Ally Seifried is an American politician who is the Oklahoma Senate member from the 2nd district. She is a member of the Cherokee Nation. Her term ends November 18, 2026.

==Early life and education==
Ally Seifried is a ninth-generation Oklahoman and member of the Cherokee Nation. She was homeschooled before attending Claremore Christian School for high school.
Seifried later attended college at Rogers State University where she was on the basketball team. She graduated with her bachelor's degree in political science in 2015.

==Career==
After graduating college, she worked as an executive assistant to Oklahoma State Senator Dan Newberry from 2016 to 2017. Seifried works for Müllerhaus Legacy, a Tulsa publishing company.

==Oklahoma Senate==
Ally Seifried ran for the Oklahoma Senate in 2022 for retiring Senator Marty Quinn's 2nd district seat. She faced three other candidates in the Republican primary: Keith Austin, Jarrin Jackson, and Coy Jenkins. Seifried advanced to a runoff against Jarrin Jackson, who had gained national attention during the campaign for his social media presence which the Tulsa World described as "anti-Semitic, homophobic and conspiracy-laced." Seifried defeated Jarrin Jackson in the August Republican runoff election.
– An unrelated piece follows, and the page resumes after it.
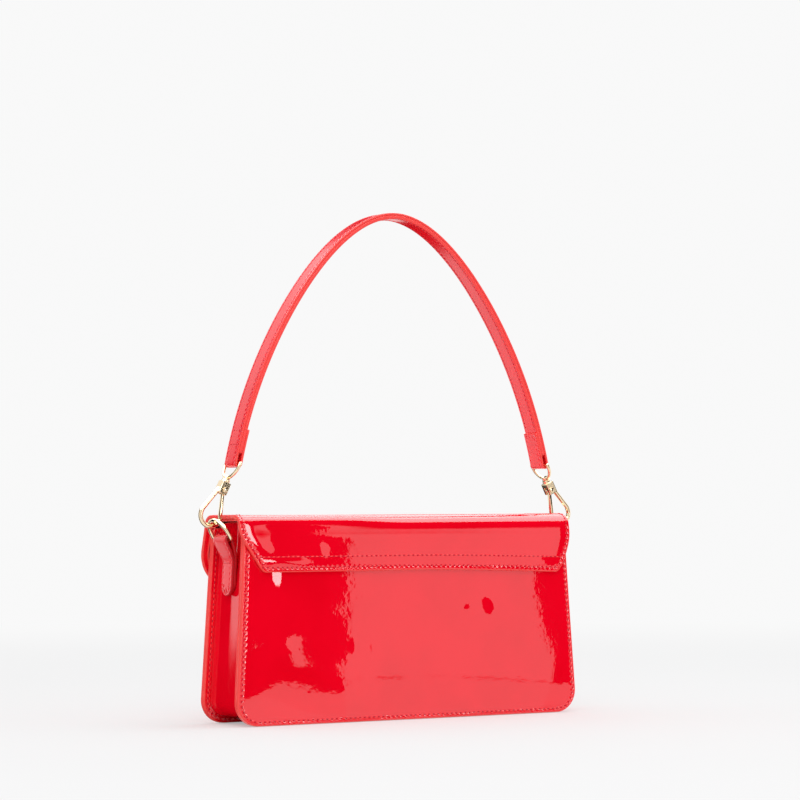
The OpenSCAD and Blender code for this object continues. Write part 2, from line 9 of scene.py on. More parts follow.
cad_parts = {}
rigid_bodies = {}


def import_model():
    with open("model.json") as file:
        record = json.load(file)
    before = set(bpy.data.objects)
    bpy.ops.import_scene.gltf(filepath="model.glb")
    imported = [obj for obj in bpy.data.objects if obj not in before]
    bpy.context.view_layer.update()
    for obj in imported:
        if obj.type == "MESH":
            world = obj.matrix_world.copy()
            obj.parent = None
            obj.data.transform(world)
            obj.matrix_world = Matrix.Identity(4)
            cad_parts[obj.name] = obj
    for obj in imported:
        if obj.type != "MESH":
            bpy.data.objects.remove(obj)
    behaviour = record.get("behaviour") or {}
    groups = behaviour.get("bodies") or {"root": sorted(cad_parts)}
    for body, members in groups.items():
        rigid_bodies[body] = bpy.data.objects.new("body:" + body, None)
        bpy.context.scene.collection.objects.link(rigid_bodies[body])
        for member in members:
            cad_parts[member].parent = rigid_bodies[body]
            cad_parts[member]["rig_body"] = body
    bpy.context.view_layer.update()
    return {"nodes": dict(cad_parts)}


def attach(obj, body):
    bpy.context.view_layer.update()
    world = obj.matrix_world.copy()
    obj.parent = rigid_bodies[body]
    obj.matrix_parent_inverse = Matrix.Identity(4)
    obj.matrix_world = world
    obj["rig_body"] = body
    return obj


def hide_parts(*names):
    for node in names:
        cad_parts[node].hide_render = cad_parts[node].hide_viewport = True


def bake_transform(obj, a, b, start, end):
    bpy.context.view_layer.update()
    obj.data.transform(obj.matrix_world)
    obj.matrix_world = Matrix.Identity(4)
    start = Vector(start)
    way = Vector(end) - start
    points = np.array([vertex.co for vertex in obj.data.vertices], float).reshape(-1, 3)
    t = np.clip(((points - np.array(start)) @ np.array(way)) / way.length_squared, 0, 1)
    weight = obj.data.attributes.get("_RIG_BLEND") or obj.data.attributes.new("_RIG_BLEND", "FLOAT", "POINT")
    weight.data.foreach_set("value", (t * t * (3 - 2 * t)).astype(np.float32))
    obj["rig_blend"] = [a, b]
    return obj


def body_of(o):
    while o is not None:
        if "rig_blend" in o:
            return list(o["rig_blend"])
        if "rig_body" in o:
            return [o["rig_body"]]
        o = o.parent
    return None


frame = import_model()

# Sizes of the bag in millimetres, the same as in the part's source
MM = 0.001

# Panels and gusset
BOTTOM_W, TOP_W = 296.0, 279.0
PANEL_H, CREASE_Z = 140.7, 141.0
FOOT_HALF_DEPTH, DEPTH_TAPER = 28.0, 0.02
CORNER_R, TOP_CORNER_R = 17.0, 5.0
PANEL_T, GUSSET_T, FLANGE_W, GUSSET_DROP = 4.0, 1.6, 5.0, 1.0
SIDE_SLOPE = (BOTTOM_W - TOP_W) / 2 / PANEL_H

# Flap: FLAP_WIDE is the place of the corner that its side would have if it were not rounded
FLAP_T, SHOULDER_R, FLAP_FRONT_Y = 3.0, 9.0, -31.0
FLAP_HALF_W, ANCHOR_Z, ANCHOR_SIDE_R = 139.3, 109.0, 48.0
FLAP_LOW_Z, FLAP_LOW_HALF_W, FLAP_WIDE = 62.0, 97.0, (143.6, 113.5)
FLAP_SIDE_R, FLAP_CORNER_R = 24.0, 24.0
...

She won the November general election, defeating Democratic candidate Jennifer Esau and assumed office on November 16, 2022.

===Tenure===
In 2024, Seifried was a co-author on a fertility bill protecting IVF, which The New American, a right-wing magazine, was against and rated poorly on their Freedom Index Oklahoma Legislative Scorecard saying, "life-destroying practices of in vitro fertilization (IVF) and other assisted reproductive technologies, through which the vast majority of embryos conceived outside the womb are aborted or indefinitely frozen," result "in the killing or cryo-incarceration of millions of preborn children every year."

Seifried worked on legislation to ban cellphones for Oklahoma schools. It was the first bill to clear the house.

In 2025, Seifried filed a Senate Resolution to honor Charlie Kirk. Seifried said that Kirk was "serving" like an elected official and was "incredibly sad" at Kirk's death.